Quote exactly the lines from the line containing "for wire_name, points" to the line containing "if empty is", both lines included, please, and nothing more.

- _Provided data_
-------------------------
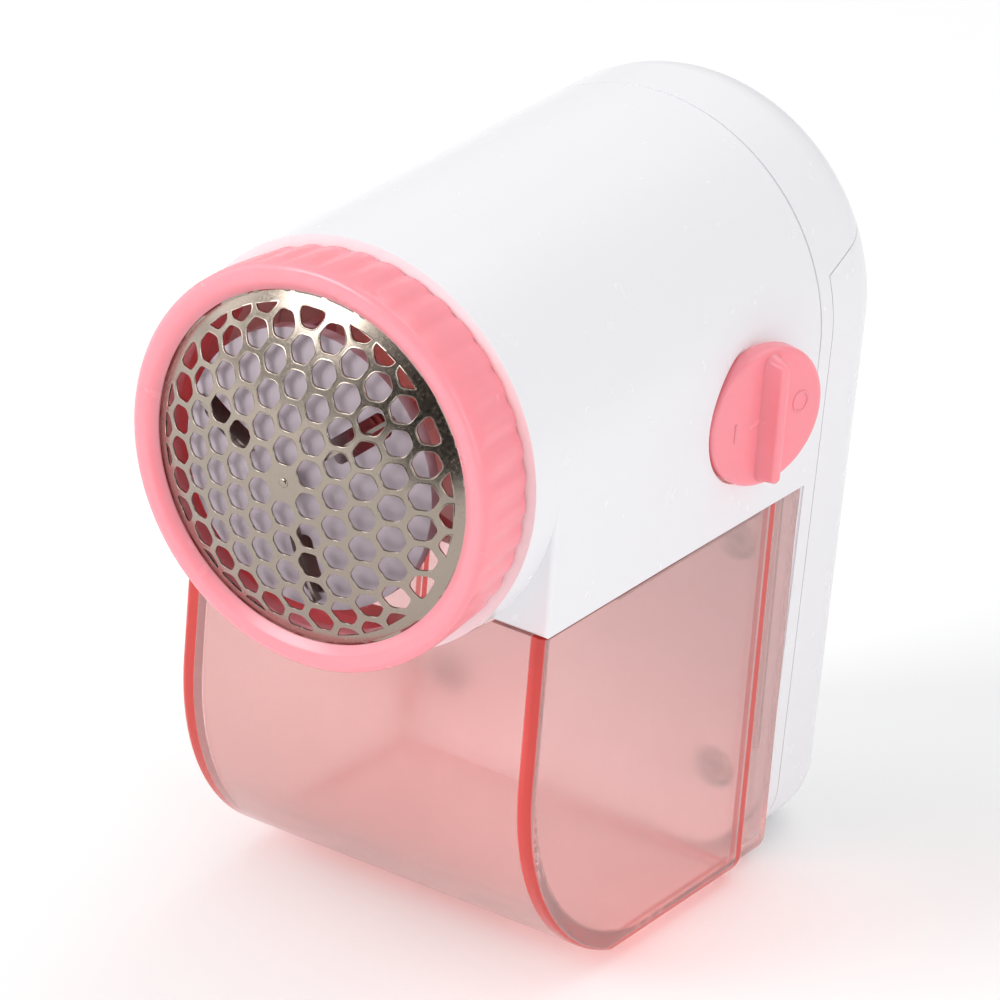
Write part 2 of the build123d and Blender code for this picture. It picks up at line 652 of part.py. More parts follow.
with BuildPart() as motor_magnets:
    with BuildSketch(section(CAN_BACK_Y - 3)):
        motor_outline(MOTOR_R - 0.8, MOTOR_FLAT - 0.8)
        Circle(7.3, mode=Mode.SUBTRACT)
        Rectangle(10, 30, mode=Mode.SUBTRACT)
    extrude(amount=CAN_LENGTH - 7)
finish(motor_magnets, "motor_magnets")

with BuildPart() as motor_armature:
    with BuildSketch(section(CAN_BACK_Y - 4)):
        Circle(6.3)
        with PolarLocations(4.9, 3, start_angle=30):
            Circle(2.0, mode=Mode.SUBTRACT)
        with PolarLocations(6.2, 3, start_angle=30):
            Rectangle(2.0, 1.0, mode=Mode.SUBTRACT)
        Circle(SHAFT_R, mode=Mode.SUBTRACT)
    extrude(amount=CAN_LENGTH - 9)
    with BuildSketch(section(CAP_BACK_Y - 3.0)):
        Circle(2.4)
        Circle(SHAFT_R, mode=Mode.SUBTRACT)
    extrude(amount=CAP_LENGTH + 1.5)
finish(motor_armature, "motor_armature")

with BuildPart() as motor_end_cap:
    with BuildSketch(section(CAP_BACK_Y)):
        motor_outline(MOTOR_R, MOTOR_FLAT)
    extrude(amount=CAP_LENGTH)
    with BuildSketch(section(CAP_BACK_Y - 2.6)):
        motor_outline(MOTOR_R - 1.4, MOTOR_FLAT - 1.4)
    extrude(amount=CAP_LENGTH, mode=Mode.SUBTRACT)
    with BuildSketch(section(CAP_BACK_Y)):
        Circle(SHAFT_R + 0.8)
        with Locations((-5.0, 0), (5.0, 0)):
            Rectangle(0.5, 3.0)
    extrude(amount=CAP_LENGTH, mode=Mode.SUBTRACT)
finish(motor_end_cap, "motor_end_cap")

with BuildPart() as motor_terminals:
    with BuildSketch(section(CAP_BACK_Y + 3.6)):
        with Locations((-5.0, 0), (5.0, 0)):
            Rectangle(0.5, 3.0)
    extrude(amount=6.2)
finish(motor_terminals, "motor_terminals")

# ---------------------------------------------------------------- motor carrier
CARRIER_BACK_Y = MOTOR_Y
BULKHEAD_T = 2.0
FLOOR_H = SKIRT_H + 0.2

with BuildPart() as motor_carrier:
    with BuildSketch(section(CARRIER_BACK_Y)):
        Circle(BARREL_R - WALL - 0.15)
        with Locations((0, -10 + FLOOR_H / 2 + 5)):
            Rectangle(43.0, -FLOOR_H + 10)
        with Locations((0, FLOOR_H - 20)):
            Rectangle(80, 40, mode=Mode.SUBTRACT)
    extrude(amount=BULKHEAD_T)
    # floor that closes the motor bay above the lint collector
    with BuildSketch(Plane.XY.offset(AXIS_Z + FLOOR_H)):
        with Locations((0, (CARRIER_BACK_Y + HANDLE_FRONT_Y) / 2 - 0.2)):
            Rectangle(43.0, HANDLE_FRONT_Y - CARRIER_BACK_Y - 0.4 + 0.2)
    extrude(amount=1.6)
    # saddle under the motor
    with BuildSketch(Plane.XY.offset(AXIS_Z + FLOOR_H + 1.6)):
        with Locations((0, CARRIER_BACK_Y + 6), (0, CAN_BACK_Y - 3)):
            Rectangle(14.0, 2.0)
        with Locations((0, (CARRIER_BACK_Y + CAN_BACK_Y) / 2)):
            Rectangle(2.0, CAN_LENGTH)
    extrude(amount=-FLOOR_H - 1.6 - MOTOR_FLAT)
    with BuildSketch(section(CARRIER_BACK_Y)):
        Circle(3.1)
        with Locations((-8.0, 0), (8.0, 0)):
            Circle(0.85)
        with Locations((-BOSS_X, BOSS_H), (BOSS_X, BOSS_H)):
            Circle(1.15)
    extrude(amount=10, mode=Mode.SUBTRACT)
finish(motor_carrier, "motor_carrier")


def pan_screw(plane, head_r, head_h, shank_r, length):
    """Pan-head screw whose head sits on the plane, its shank running against the normal."""
    with BuildPart() as screw:
        with BuildSketch(plane):
            Circle(head_r)
        extrude(amount=head_h)
        fillet(screw.edges().filter_by(GeomType.CIRCLE).sort_by(SortBy.DISTANCE)[-1], head_h * 0.4)
        with BuildSketch(plane):
            Circle(shank_r)
        extrude(amount=-length)
        with BuildSketch(plane.offset(head_h)):
            Rectangle(head_r * 1.1, head_r * 0.28)
            Rectangle(head_r * 0.28, head_r * 1.1)
        extrude(amount=-head_h * 0.5, mode=Mode.SUBTRACT)
    return screw.part


def screw_set(places, y, head_r, head_h, shank_r, length):
    """Identical screws driven towards +Y from the plane at y."""
    return [pan_screw(Plane(origin=(x, y, AXIS_Z + h), x_dir=(1, 0, 0), z_dir=(0, -1, 0)),
                      head_r, head_h, shank_r, length) for x, h in places]


with BuildPart() as carrier_screws:
    for screw in screw_set(((-BOSS_X, BOSS_H), (BOSS_X, BOSS_H)), MOTOR_Y - BULKHEAD_T, 2.1, 1.3, 1.0, 9.0):
        add(screw)
finish(carrier_screws, "carrier_screws")

with BuildPart() as motor_screws:
    for screw in screw_set(((-8.0, 0), (8.0, 0)), MOTOR_Y - BULKHEAD_T, 1.7, 1.1, 0.8, 2.9):
        add(screw)
finish(motor_screws, "motor_screws")

with BuildPart() as case_screws:
    for screw in screw_set(screw_points, HANDLE_FRONT_Y + 2.2, 2.5, 1.5, 1.2, 10.0):
        add(screw)
finish(case_screws, "case_screws")

# ---------------------------------------------------------------- switch dial
DIAL_SHAFT_R = 3.0
CAM_DEPTH = 9.0            # outer face of the cam, below the dial's face
CAM_T = 3.0
CAM_R = 4.6
LOBE_R = 6.2
SHAFT_DEPTH = 13.6

with BuildPart() as dial_knob:
    with BuildSketch(DIAL.offset(-DIAL_T)):
        Circle(DIAL_R)
    extrude(amount=DIAL_T)
    fillet(dial_knob.faces().sort_by(SortBy.AREA)[-2:].edges().filter_by(GeomType.CIRCLE), 0.5)
    # finger bar across the dial
    with BuildSketch(DIAL.offset(-0.5)):
        SlotOverall(2 * DIAL_R - 1.2, FINGER_BAR_W, rotation=90)
    extrude(amount=0.5 + FINGER_BAR_H)
    # square stem
    with BuildSketch(DIAL.offset(-DIAL_T)):
        Circle(DIAL_SHAFT_R)
    extrude(amount=-3.2)
    with BuildSketch(DIAL.offset(-DIAL_T - 3.2)):
        Rectangle(STEM_SIDE, STEM_SIDE)
    extrude(amount=-6.0)
finish(dial_knob, "dial_knob")

with BuildPart() as switch_cam:
    with BuildSketch(DIAL.offset(-CAM_DEPTH)):
        Circle(CAM_R)
        with Locations((LOBE_R - 1.6, 0)):
            Circle(1.6)
        Rectangle(STEM_SIDE, STEM_SIDE, mode=Mode.SUBTRACT)
    extrude(amount=-CAM_T)
finish(switch_cam, "switch_cam")

LEAF_T = 0.3
LEAF_W = 3.4
LEAF_FRONT_Y = -27.0
LEAF_BACK_Y = -9.5
LEAF_X = 17.0
LOWER_LEAF_Z = 76.0
UPPER_LEAF_Z = 78.2
BLOCK_BACK_Y = -8.0

with BuildPart() as switch_block:
    with BuildSketch(Plane.XY.offset(LOWER_LEAF_Z - 1.6)):
        with Locations((LEAF_X, (LEAF_BACK_Y - 4 + BLOCK_BACK_Y) / 2)):
            Rectangle(5.0, BLOCK_BACK_Y - LEAF_BACK_Y + 4)
    extrude(amount=UPPER_LEAF_Z - LOWER_LEAF_Z + 3.5)
    for z in (LOWER_LEAF_Z, UPPER_LEAF_Z):
        with BuildSketch(Plane.XY.offset(z)):
            with Locations((LEAF_X, (LEAF_FRONT_Y + LEAF_BACK_Y) / 2)):
                Rectangle(LEAF_W, LEAF_BACK_Y - LEAF_FRONT_Y)
        extrude(amount=LEAF_T, mode=Mode.SUBTRACT)
    # arm that carries the block on the casing
    with BuildSketch(Plane.XY.offset(LOWER_LEAF_Z - 1.6)):
        with Locations((LEAF_X + 4.3, BLOCK_BACK_Y - 1.5)):
            Rectangle(3.8, 3.0)
    extrude(amount=3.0)
finish(switch_block, "switch_block")

for z, leaf_name in ((LOWER_LEAF_Z, "switch_leaf_moving"), (UPPER_LEAF_Z, "switch_leaf_fixed")):
    with BuildPart() as leaf:
        with BuildSketch(Plane.XY.offset(z)):
            with Locations((LEAF_X, (LEAF_FRONT_Y + LEAF_BACK_Y) / 2)):
                Rectangle(LEAF_W, LEAF_BACK_Y - LEAF_FRONT_Y)
        extrude(amount=LEAF_T)
        with BuildSketch(Plane.XY.offset(z + LEAF_T)):
            with Locations((LEAF_X, LEAF_FRONT_Y + 2)):
                Circle(0.9)
        extrude(amount=0.35 if z == LOWER_LEAF_Z else -LEAF_T - 0.35)
    finish(leaf, leaf_name)

# ---------------------------------------------------------------- batteries and contacts
for x, cell_name, nub_up in ((-CELL_X, "battery_left", True), (CELL_X, "battery_right", False)):
    body_z = CELL_Z if nub_up else CELL_Z + CELL_NUB
    with BuildPart() as cell:
        with BuildSketch(Plane.XY.offset(body_z)):
            with Locations((x, CELL_Y)):
                Circle(CELL_R)
        extrude(amount=CELL_BODY)
        fillet(cell.edges().filter_by(GeomType.CIRCLE), 0.6)
        with BuildSketch(Plane.XY.offset(body_z + CELL_BODY if nub_up else body_z - CELL_NUB)):
            with Locations((x, CELL_Y)):
                Circle(2.75)
        extrude(amount=CELL_NUB)
    finish(cell, cell_name)

CELL_TOP_Z = CELL_Z + CELL_BODY + CELL_NUB
TOP_CONTACT_Z = BAY_ROOF_Z - CONTACT_T

with BuildPart() as contact_bridge:
    with BuildSketch(Plane.XY.offset(BAY_FLOOR_Z)):
        with Locations((0, CELL_Y)):
            Rectangle(26.0, 7.0)
    extrude(amount=CONTACT_T)
    with BuildSketch(Plane.XY.offset(BAY_FLOOR_Z + CONTACT_T)):
        with Locations((CELL_X, CELL_Y)):
            Circle(2.4)
    extrude(amount=CELL_Z - BAY_FLOOR_Z - CONTACT_T)
finish(contact_bridge, "contact_bridge")

for x, contact_name in ((-CELL_X, "contact_positive"), (CELL_X, "contact_negative")):
    with BuildPart() as contact:
        with BuildSketch(Plane.XY.offset(TOP_CONTACT_Z)):
            with Locations((x, CELL_Y - 0.2)):
                Rectangle(9.0, 2 * (CELL_Y - 0.2 - TAB_Y) + 0.4)
        extrude(amount=CONTACT_T)
        if x < 0:
            with BuildSketch(Plane.XY.offset(TOP_CONTACT_Z)):
                with Locations((x, CELL_Y)):
                    Circle(2.4)
            extrude(amount=CELL_TOP_Z - TOP_CONTACT_Z)
        with BuildSketch(Plane.XY.offset(TOP_CONTACT_Z + CONTACT_T)):
            with Locations((x, TAB_Y)):
                Rectangle(3.0, 0.4)
        extrude(amount=4.4)
    finish(contact, contact_name)


def contact_spring(x, low, high):
    """Closed coil between two heights around a battery's axis."""
    wire, turns, radius = 0.3, 3, 2.9
    height = high - low - 2 * wire - 0.06
    path = Pos(x, CELL_Y, low + wire + 0.03) * Helix(pitch=height / turns, height=height, radius=radius)
    start = Plane(origin=path @ 0, z_dir=path % 0)
    return sweep(start * Circle(wire), path=path, is_frenet=True)


spring_coils = [contact_spring(-CELL_X, BAY_FLOOR_Z + CONTACT_T, CELL_Z),
                contact_spring(CELL_X, CELL_TOP_Z, TOP_CONTACT_Z)]

with BuildPart() as battery_springs:
    for coil in spring_coils:
        add(coil)
finish(battery_springs, "battery_springs")

# ---------------------------------------------------------------- insulated leads
WIRE_R = 0.6
TAB_TOP_Z = BAY_ROOF_Z + 4.4
MOTOR_TAB_Y = CAP_BACK_Y + 3.6

leads = {
    "wire_negative": [(CELL_X, TAB_Y - 0.8, TAB_TOP_Z - 0.7), (CELL_X + 0.5, TAB_Y - 1.5, TAB_TOP_Z + 4),
                      (7.5, -8.0, 71.5), (5.9, -13.0, 73.0), (6.0, MOTOR_TAB_Y - 1.2, 72.6)],
    "wire_motor": [(LEAF_X - 3.2, BLOCK_BACK_Y + 0.7, LOWER_LEAF_Z + 1.0),
                   (LEAF_X - 8.0, BLOCK_BACK_Y + 2.6, 80.5), (4.0, -7.0, 84.5), (-2.0, -10.5, 82.0),
                   (-5.0, -15.0, 76.5), (-6.0, MOTOR_TAB_Y - 1.2, 72.6)],
    "wire_positive": [(-CELL_X, TAB_Y - 0.8, TAB_TOP_Z - 0.7), (-CELL_X, TAB_Y - 0.5, TAB_TOP_Z + 6),
                      (-6.0, 1.5, 79.0), (-1.0, 3.5, 86.5), (7.0, 2.0, 88.0), (13.0, -2.0, 84.0),
                      (LEAF_X + 0.5, BLOCK_BACK_Y + 0.9, 79.5)],
}

for wire_name, points in leads.items():
    with BuildPart() as lead:
        with BuildLine() as route:
            wire_path(points)
        with BuildSketch(Plane(origin=route.wire() @ 0, z_dir=route.wire() % 0)):
            Circle(WIRE_R)
        sweep(path=route.wire())
    print(wire_name, round(lead.part.volume, 2), round(math.pi * WIRE_R ** 2 * route.wire().length, 2))
    finish(lead, wire_name)
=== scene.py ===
"""Looks of the fabric shaver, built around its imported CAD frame. Metres, +Z up, the head faces -Y."""

import json
import math
import random

import bmesh
import bpy
from mathutils import Matrix, Vector


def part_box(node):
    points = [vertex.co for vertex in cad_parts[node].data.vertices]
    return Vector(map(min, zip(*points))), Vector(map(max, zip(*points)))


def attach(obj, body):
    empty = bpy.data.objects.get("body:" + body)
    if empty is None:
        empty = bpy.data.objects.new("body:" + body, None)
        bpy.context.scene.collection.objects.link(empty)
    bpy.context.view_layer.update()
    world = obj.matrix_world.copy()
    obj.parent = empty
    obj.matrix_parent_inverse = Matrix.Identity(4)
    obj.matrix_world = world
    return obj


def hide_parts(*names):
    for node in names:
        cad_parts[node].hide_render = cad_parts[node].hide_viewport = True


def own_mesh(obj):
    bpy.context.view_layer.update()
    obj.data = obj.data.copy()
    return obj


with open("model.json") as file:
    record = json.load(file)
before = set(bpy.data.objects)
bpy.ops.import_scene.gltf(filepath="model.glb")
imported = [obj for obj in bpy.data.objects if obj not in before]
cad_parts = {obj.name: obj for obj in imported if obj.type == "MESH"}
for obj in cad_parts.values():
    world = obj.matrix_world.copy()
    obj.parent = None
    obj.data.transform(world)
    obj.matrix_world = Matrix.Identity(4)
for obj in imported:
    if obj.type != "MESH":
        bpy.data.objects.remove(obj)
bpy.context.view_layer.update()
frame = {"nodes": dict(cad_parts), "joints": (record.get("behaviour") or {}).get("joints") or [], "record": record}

MM = 0.001
TAU = 2 * math.pi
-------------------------
- _Reply_
for wire_name, points in leads.items():
    with BuildPart() as lead:
        with BuildLine() as route:
            wire_path(points)
        with BuildSketch(Plane(origin=route.wire() @ 0, z_dir=route.wire() % 0)):
            Circle(WIRE_R)
        sweep(path=route.wire())
    print(wire_name, round(lead.part.volume, 2), round(math.pi * WIRE_R ** 2 * route.wire().length, 2))
    finish(lead, wire_name)
=== scene.py ===
"""Looks of the fabric shaver, built around its imported CAD frame. Metres, +Z up, the head faces -Y."""

import json
import math
import random

import bmesh
import bpy
from mathutils import Matrix, Vector


def part_box(node):
    points = [vertex.co for vertex in cad_parts[node].data.vertices]
    return Vector(map(min, zip(*points))), Vector(map(max, zip(*points)))


def attach(obj, body):
    empty = bpy.data.objects.get("body:" + body)
    if empty is None:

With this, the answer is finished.